The Daml ledger model guarantees that the handling of smart contracts conforms to the rules for contract formation in contract law, as described in this chapter of the Daml docs, and to the rules of need-to-know basis privacy, as described in this chapter. The certificates acquired by Digital Asset guarantee that the platform is a faithful implementation of the ledger model described in the docs.
But how can we make sure that a Daml ledger indeed represents the legal content intended by its users?
In order to know what rights and obligations for which ledger parties (and by extension, for the real-life owners of the ledger parties) are stored on the ledger, we have to look for two things: 1) contract instances on the ledger, and 2) the source code of the Daml model.
The contract instances, stored on the ledger, contain the data content (payload) of the contract, the id of the template, from which the contract was created (containing the unique id of the DAR package, the archive version of the Daml package containing said template), the signatories of the contract (ledger parties which authorized the creation of the contract, either directly or indirectly), and the observers of the contract (ledger parties which have the right to see the contract in their ledger projections).
Theoretically, every contract instance on the ledger could contain in the optional “agreement” field a parameterized legal prose formulation of the rights and obligations it represents. In practice though, this field is rarely (if ever) used, maybe because there is no automated way of checking if the agreement text template correctly formulates the rights and obligations implemented by the contract choices.
Without the agreement text, the contract instances on the ledger don’t tell what choices are present for which ledger parties and what are their consequences. In order to know this, we have to consult the source code of the Daml model, containing all the contract templates.
Together with a Daml ledger, this source code should be made available for inspection and download (as is the case with Daml Hub, the cloud-based platform for running Daml ledgers).
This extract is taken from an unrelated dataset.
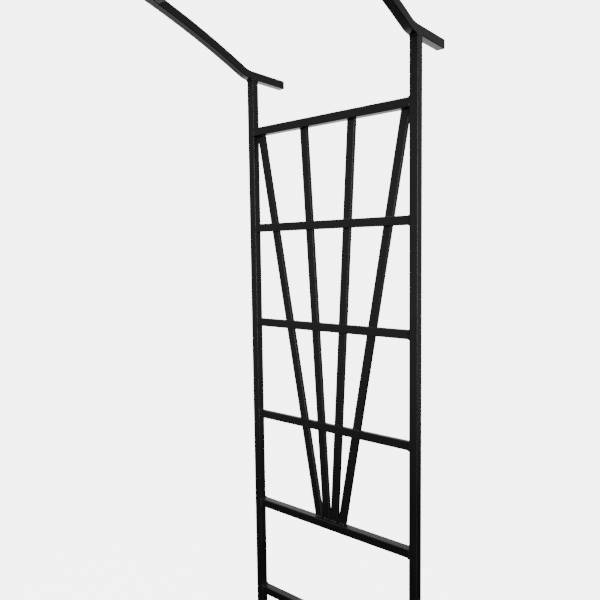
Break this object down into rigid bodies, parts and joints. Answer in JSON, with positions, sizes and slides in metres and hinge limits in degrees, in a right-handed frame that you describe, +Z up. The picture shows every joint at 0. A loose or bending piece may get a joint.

Once we can put our hands on the Daml source code, we can build it, extract the package id from the resulting DAR file, and verify that the contract instances on the ledger were indeed created from that Daml model.
Admittedly, there is a gap between the Daml source code and the legal prose description of the legal relationships it represents. In order to fill in the gap, the collaborating parties using the ledger need to draft a traditional contract or GTC describing the legal content and have it audited by experts who know both law and Daml.
After this overview of the “front-door” guarantees provided by the platform, let’s see briefly what “back-door” guarantees the platform provides.
Back-door security is the responsibility of Canton. We won’t go into deep details about how this is achieved. Instead, we’ll refer you to some background material.
The current level of back-door privacy has been introduced with Daml SDK version 2.0, which made Canton generally available. The security features were summed up by Digital Asset in the release notes in the following way:
Security confidence regardless of the underlying infrastructure: Messages are encrypted at the participant level regardless of the underlying infrastructure—a relational database or a blockchain layer—requiring less trust in anyone who has access to information on the domain.
Increased privacy: Encrypting messages at the participant level means that the content of the transaction is hidden from anyone who has access to information on the domain.
The System Architecture FAQ / How does Canton ensure privacy? section of the docs explains in more detail how encryption exactly happens.
The enterprise edition of the Daml/Canton platform also offers the non-repudiation middleware (currently in alpha status) for making sure that the operator of a participant node cannot issue a command on behalf of any ledger user and that the user cannot repudiate the command.